-- What is being asked --
Return the full material exactly.

-- Information supplied --

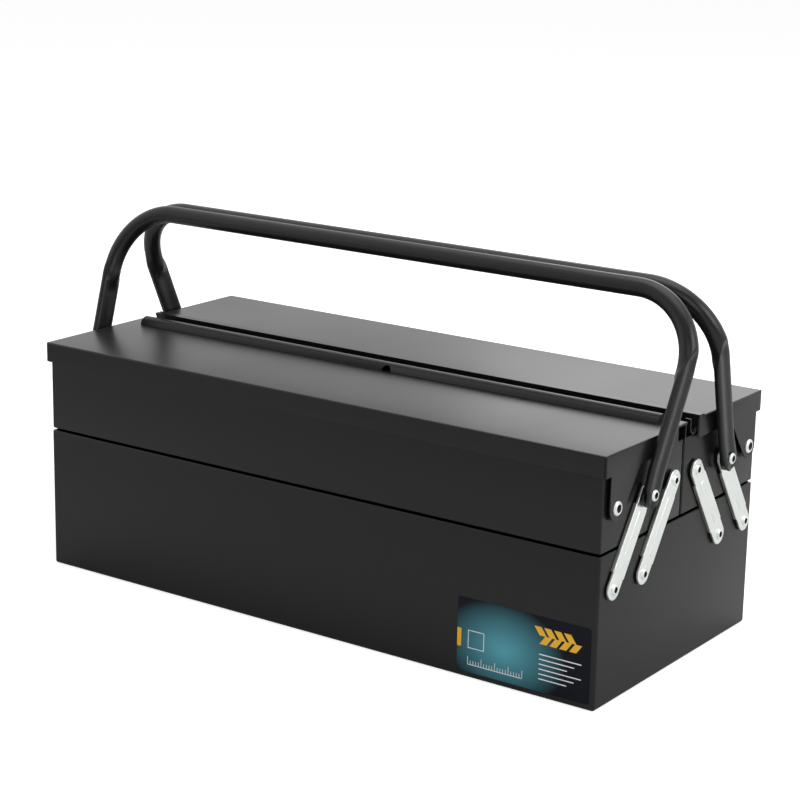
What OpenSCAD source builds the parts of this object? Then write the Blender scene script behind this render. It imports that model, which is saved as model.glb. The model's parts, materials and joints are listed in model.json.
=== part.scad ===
// Cantilever tool box of folded steel sheet: a bottom box, two lidded trays that swing out to the
// front and to the rear on riveted links, and two tube handles that meet over the middle.
// +X is the length, -Y the front, +Z up. The origin is the middle of the box's underside.

/* [Bottom box] */
// Length of the bottom box, end face to end face
box_l = 445; // [380:5:520]
// Width of the bottom box, front face to rear face
box_w = 198.5; // [186:0.5:216]
// Height of the bottom box
box_h = 98.3; // [88:0.1:120]
// Thickness of the steel sheet
sheet = 0.8; // [0.6:0.1:1]
// Outside radius of the folded edges of the box
fold_r = 2; // [1.5:0.1:2.5]
// Depth of the hem folded down inside a rim
hem_h = 7; // [5:0.5:10]

/* [Trays] */
// Height of a tray
tray_h = 50.3; // [44:0.1:60]
// Gap between the box rim and the trays
tray_lift = 1.4; // [1.4:0.1:4]
// Distance that the trays stand in from the box faces
tray_inset = 0.4; // [0.3:0.1:2]
// Outside radius of the folded edges of the trays
tray_fold_r = 1.2; // [1.1:0.1:2.5]
// Gap between the two trays
tray_split = 1.6; // [1:0.1:3]

/* [Lids] */
// Height of the lid tops above the tray rims
lid_rise = 11.4; // [10:0.1:16]
// Outside radius of the folded edges of the lids
lid_fold_r = 1.2; // [1.1:0.1:2.5]
// Overhang of the lids past the end faces of the box
lid_over_end = 2.5; // [2.3:0.1:3]
// Overhang of the lids past the front and rear faces of the box
lid_over_side = 1.4; // [1.3:0.1:3]
// Depth of the lid skirts
skirt_h = 13.6; // [12:0.1:16]
// Distance of the lid hinge in from the lid's outer face
hinge_in = 15; // [12:0.1:16]
// Depth of the lid hinge under the lid's top
hinge_drop = 35; // [30:0.1:40]
// Radius of the round end of a lid ear
ear_r = 8.2; // [7:0.1:10]
// Width of a lid ear where it leaves the skirt
ear_w = 34.5; // [28:0.5:44]
// Width of the relief between the middle of the box and the end skirts
skirt_relief = 13; // [10:0.5:16]
// Open seam between two skirts at a lid corner
seam = 0.5; // [0.3:0.1:0.8]

/* [Middle of the lids] */
// Width of the half-round strip on the front lid
strip_w = 12; // [10:0.5:14]
// Height of the strip
strip_h = 5; // [4:0.5:6]
// Distance of the strip's front edge from the middle of the box
strip_out = 17; // [16:0.5:22]
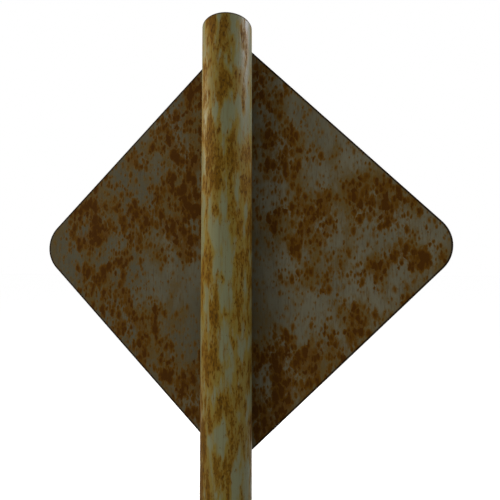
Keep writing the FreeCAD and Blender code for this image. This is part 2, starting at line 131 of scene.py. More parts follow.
def diamond(side, radius):
    # The same loop stood on one corner, from the middle of its right-hand corner.
    loop = turned(roundedSquare(side, radius), 45)
    return np.roll(loop, -int(np.argmax(loop[:, 0])), axis=0)


def towards(centre, radius, loop):
    # The points of a circle that face each point of the loop.
    away = loop - centre
    return centre + radius * away / np.linalg.norm(away, axis=1, keepdims=True)


def between(inner, outer, steps):
    # Rows of points on straight lines from one loop to the other.
    share = np.linspace(0, 1, steps)[:, None, None]
    return inner + share * (outer - inner)


def roundOver(thickness, radius, steps=4):
    # Section of a plate's edge as (inset, depth): a wall with a quarter circle at both ends.
    angle = np.linspace(0, np.pi / 2, steps)
    near = radius * np.stack([1 - np.sin(angle), 1 - np.cos(angle)], 1)
    far = np.stack([near[::-1, 0], thickness - near[::-1, 1]], 1)
    return np.concatenate([near, far])


def lathe(profile, steps):
    # A profile of (radius, height) pairs turned about the vertical axis.
    angle = np.linspace(0, 2 * np.pi, steps, endpoint=False)
    radius, height = np.asarray(profile, float).T
    x = radius[:, None] * np.cos(angle)
    y = radius[:, None] * np.sin(angle)
    return np.stack([x, y, np.repeat(height[:, None], steps, 1)], -1)


def facingFront(points, front, level):
    # Lays a shape turned about +Z along -Y, with its foot at the front and its axis at the level.
    x, y, z = np.moveaxis(points, -1, 0)
    return np.stack([x, front - z, level + y], -1)


def boreWall(place, loop, centre, radius, thickness, edge):
    # Wall of a round hole with rounded mouths: circles that face the loop's points, wider by the
    # section's inset at each depth. The place function sets a plane loop at a depth.
    section = roundOver(thickness, edge).tolist()
    return looped([place(towards(centre, radius + inset, loop), depth) for inset, depth in section])


def softCorners(points, reach, steps=5):
    # Swaps every corner of a polygon for the quadratic curve that starts and ends that far from it.
    towardsLast = np.roll(points, 1, 0) - points
    towardsNext = np.roll(points, -1, 0) - points
    first = points + reach * towardsLast / np.linalg.norm(towardsLast, axis=1, keepdims=True)
    last = points + reach * towardsNext / np.linalg.norm(towardsNext, axis=1, keepdims=True)
    share = np.linspace(0, 1, steps)[None, :, None]
    curve = (1 - share) ** 2 * first[:, None] + 2 * share * (1 - share) * points[:, None]
    return (curve + share**2 * last[:, None]).reshape(-1, 2)


def drawnIn(loop, inset):
    # Moves each point of an anticlockwise loop inwards along the bisector of its two sides.
    side = np.roll(loop, -1, 0) - loop
    side /= np.linalg.norm(side, axis=1, keepdims=True)
    normal = np.stack([-side[:, 1], side[:, 0]], 1)
    before = np.roll(normal, 1, 0)
    return loop + inset * (before + normal) / (1 + (before * normal).sum(1, keepdims=True))


def ring(inner, outer, thickness, squareness, steps):
    # Washer: a superellipse, |x/a|^n + |z/b|^n = 1, turned about the axis.
    angle = np.linspace(0, 2 * np.pi, 33)
    cosine, sine = np.cos(angle), np.sin(angle)
    across = np.sign(cosine) * np.abs(cosine) ** (2 / squareness)
    up = np.sign(sine) * np.abs(sine) ** (2 / squareness)
    radius = (inner + outer) / 2 + (outer - inner) / 2 * across
    return lathe(np.stack([radius, thickness / 2 * (1 + up)], 1), steps)


def bead(corners, outwards, upwards, leg, pitch, closed=False):
    # Fillet weld: a bulging section carried along a line of corner points. Its surface runs from one
    # leg to the other as out x cos^1.3 + up x sin^1.3, swells in crescents along the line, and
    # shrinks like an ellipse to a point at an open end.
    run = np.append(0, np.cumsum(np.linalg.norm(np.diff(corners, axis=0), axis=1)))
    ripples = round(run[-1] / pitch)
    across = np.linspace(0, np.pi / 2, 9)
    phase = ripples * run[:, None] / run[-1] - 0.4 * np.sin(2 * across)
    size = leg * (0.95 + 0.1 * np.abs(np.sin(np.pi * phase)))
    if not closed:
        left = np.clip(np.minimum(run, run[-1] - run) / leg, 0, 1)
        size = size * np.sqrt(1 - (1 - left) ** 2)[:, None]
    out = outwards[:, None] * np.cos(across)[None, :, None] ** 1.3
    up = upwards[:, None] * np.abs(np.sin(across))[None, :, None] ** 1.3
    skin = size[..., None] * (out + up)
    return looped(corners[:, None] + np.concatenate([0 * skin[:, :1], skin], 1))


# Places and sizes read from the frame

def middleHeight(name):
    low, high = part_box(name)
    return (low.z + high.z) / 2


panelLow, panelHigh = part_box("sign_panel")
signCentre = middleHeight("sign_panel")
postLow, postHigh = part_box("post_tube")
postRadius = postHigh.x
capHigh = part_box("post_cap")[1]
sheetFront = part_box("face_sheeting")[0].y
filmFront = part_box("face_border")[0].y
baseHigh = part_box("base_plate")[1]
fixingLevels = {name: middleHeight(f"{name}_bolt") for name in ("upper", "lower")}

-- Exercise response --
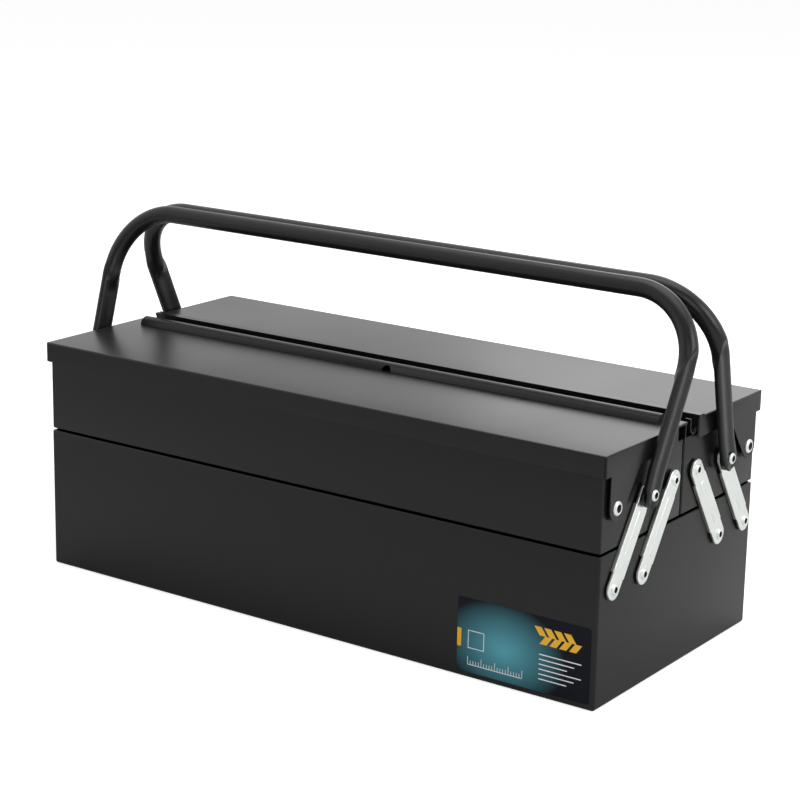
What OpenSCAD source builds the parts of this object? Then write the Blender scene script behind this render. It imports that model, which is saved as model.glb. The model's parts, materials and joints are listed in model.json.
=== part.scad ===
// Cantilever tool box of folded steel sheet: a bottom box, two lidded trays that swing out to the
// front and to the rear on riveted links, and two tube handles that meet over the middle.
// +X is the length, -Y the front, +Z up. The origin is the middle of the box's underside.

/* [Bottom box] */
// Length of the bottom box, end face to end face
box_l = 445; // [380:5:520]
// Width of the bottom box, front face to rear face
box_w = 198.5; // [186:0.5:216]
// Height of the bottom box
box_h = 98.3; // [88:0.1:120]
// Thickness of the steel sheet
sheet = 0.8; // [0.6:0.1:1]
// Outside radius of the folded edges of the box
fold_r = 2; // [1.5:0.1:2.5]
// Depth of the hem folded down inside a rim
hem_h = 7; // [5:0.5:10]

/* [Trays] */
// Height of a tray
tray_h = 50.3; // [44:0.1:60]
// Gap between the box rim and the trays
tray_lift = 1.4; // [1.4:0.1:4]
// Distance that the trays stand in from the box faces
tray_inset = 0.4; // [0.3:0.1:2]
// Outside radius of the folded edges of the trays
tray_fold_r = 1.2; // [1.1:0.1:2.5]
// Gap between the two trays
tray_split = 1.6; // [1:0.1:3]

/* [Lids] */
// Height of the lid tops above the tray rims
lid_rise = 11.4; // [10:0.1:16]
// Outside radius of the folded edges of the lids
lid_fold_r = 1.2; // [1.1:0.1:2.5]
// Overhang of the lids past the end faces of the box
lid_over_end = 2.5; // [2.3:0.1:3]
// Overhang of the lids past the front and rear faces of the box
lid_over_side = 1.4; // [1.3:0.1:3]
// Depth of the lid skirts
skirt_h = 13.6; // [12:0.1:16]
// Distance of the lid hinge in from the lid's outer face
hinge_in = 15; // [12:0.1:16]
// Depth of the lid hinge under the lid's top
hinge_drop = 35; // [30:0.1:40]
// Radius of the round end of a lid ear
ear_r = 8.2; // [7:0.1:10]
// Width of a lid ear where it leaves the skirt
ear_w = 34.5; // [28:0.5:44]
// Width of the relief between the middle of the box and the end skirts
skirt_relief = 13; // [10:0.5:16]
// Open seam between two skirts at a lid corner
seam = 0.5; // [0.3:0.1:0.8]

/* [Middle of the lids] */
// Width of the half-round strip on the front lid
strip_w = 12; // [10:0.5:14]
// Height of the strip
strip_h = 5; // [4:0.5:6]
// Distance of the strip's front edge from the middle of the box
strip_out = 17; // [16:0.5:22]
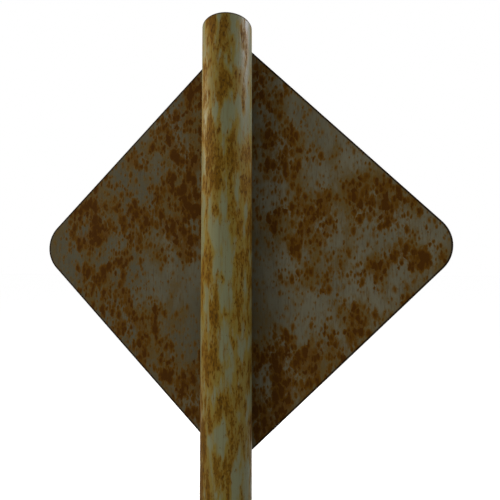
Keep writing the FreeCAD and Blender code for this image. This is part 2, starting at line 131 of scene.py. More parts follow.
def diamond(side, radius):
    # The same loop stood on one corner, from the middle of its right-hand corner.
    loop = turned(roundedSquare(side, radius), 45)
    return np.roll(loop, -int(np.argmax(loop[:, 0])), axis=0)


def towards(centre, radius, loop):
    # The points of a circle that face each point of the loop.
    away = loop - centre
    return centre + radius * away / np.linalg.norm(away, axis=1, keepdims=True)


def between(inner, outer, steps):
    # Rows of points on straight lines from one loop to the other.
    share = np.linspace(0, 1, steps)[:, None, None]
    return inner + share * (outer - inner)


def roundOver(thickness, radius, steps=4):
    # Section of a plate's edge as (inset, depth): a wall with a quarter circle at both ends.
    angle = np.linspace(0, np.pi / 2, steps)
    near = radius * np.stack([1 - np.sin(angle), 1 - np.cos(angle)], 1)
    far = np.stack([near[::-1, 0], thickness - near[::-1, 1]], 1)
    return np.concatenate([near, far])


def lathe(profile, steps):
    # A profile of (radius, height) pairs turned about the vertical axis.
    angle = np.linspace(0, 2 * np.pi, steps, endpoint=False)
    radius, height = np.asarray(profile, float).T
    x = radius[:, None] * np.cos(angle)
    y = radius[:, None] * np.sin(angle)
    return np.stack([x, y, np.repeat(height[:, None], steps, 1)], -1)


def facingFront(points, front, level):
    # Lays a shape turned about +Z along -Y, with its foot at the front and its axis at the level.
    x, y, z = np.moveaxis(points, -1, 0)
    return np.stack([x, front - z, level + y], -1)


def boreWall(place, loop, centre, radius, thickness, edge):
    # Wall of a round hole with rounded mouths: circles that face the loop's points, wider by the
    # section's inset at each depth. The place function sets a plane loop at a depth.
    section = roundOver(thickness, edge).tolist()
    return looped([place(towards(centre, radius + inset, loop), depth) for inset, depth in section])


def softCorners(points, reach, steps=5):
    # Swaps every corner of a polygon for the quadratic curve that starts and ends that far from it.
    towardsLast = np.roll(points, 1, 0) - points
    towardsNext = np.roll(points, -1, 0) - points
    first = points + reach * towardsLast / np.linalg.norm(towardsLast, axis=1, keepdims=True)
    last = points + reach * towardsNext / np.linalg.norm(towardsNext, axis=1, keepdims=True)
    share = np.linspace(0, 1, steps)[None, :, None]
    curve = (1 - share) ** 2 * first[:, None] + 2 * share * (1 - share) * points[:, None]
    return (curve + share**2 * last[:, None]).reshape(-1, 2)


def drawnIn(loop, inset):
    # Moves each point of an anticlockwise loop inwards along the bisector of its two sides.
    side = np.roll(loop, -1, 0) - loop
    side /= np.linalg.norm(side, axis=1, keepdims=True)
    normal = np.stack([-side[:, 1], side[:, 0]], 1)
    before = np.roll(normal, 1, 0)
    return loop + inset * (before + normal) / (1 + (before * normal).sum(1, keepdims=True))


def ring(inner, outer, thickness, squareness, steps):
    # Washer: a superellipse, |x/a|^n + |z/b|^n = 1, turned about the axis.
    angle = np.linspace(0, 2 * np.pi, 33)
    cosine, sine = np.cos(angle), np.sin(angle)
    across = np.sign(cosine) * np.abs(cosine) ** (2 / squareness)
    up = np.sign(sine) * np.abs(sine) ** (2 / squareness)
    radius = (inner + outer) / 2 + (outer - inner) / 2 * across
    return lathe(np.stack([radius, thickness / 2 * (1 + up)], 1), steps)


def bead(corners, outwards, upwards, leg, pitch, closed=False):
    # Fillet weld: a bulging section carried along a line of corner points. Its surface runs from one
    # leg to the other as out x cos^1.3 + up x sin^1.3, swells in crescents along the line, and
    # shrinks like an ellipse to a point at an open end.
    run = np.append(0, np.cumsum(np.linalg.norm(np.diff(corners, axis=0), axis=1)))
    ripples = round(run[-1] / pitch)
    across = np.linspace(0, np.pi / 2, 9)
    phase = ripples * run[:, None] / run[-1] - 0.4 * np.sin(2 * across)
    size = leg * (0.95 + 0.1 * np.abs(np.sin(np.pi * phase)))
    if not closed:
        left = np.clip(np.minimum(run, run[-1] - run) / leg, 0, 1)
        size = size * np.sqrt(1 - (1 - left) ** 2)[:, None]
    out = outwards[:, None] * np.cos(across)[None, :, None] ** 1.3
    up = upwards[:, None] * np.abs(np.sin(across))[None, :, None] ** 1.3
    skin = size[..., None] * (out + up)
    return looped(corners[:, None] + np.concatenate([0 * skin[:, :1], skin], 1))


# Places and sizes read from the frame

def middleHeight(name):
    low, high = part_box(name)
    return (low.z + high.z) / 2


panelLow, panelHigh = part_box("sign_panel")
signCentre = middleHeight("sign_panel")
postLow, postHigh = part_box("post_tube")
postRadius = postHigh.x
capHigh = part_box("post_cap")[1]
sheetFront = part_box("face_sheeting")[0].y
filmFront = part_box("face_border")[0].y
baseHigh = part_box("base_plate")[1]
fixingLevels = {name: middleHeight(f"{name}_bolt") for name in ("upper", "lower")}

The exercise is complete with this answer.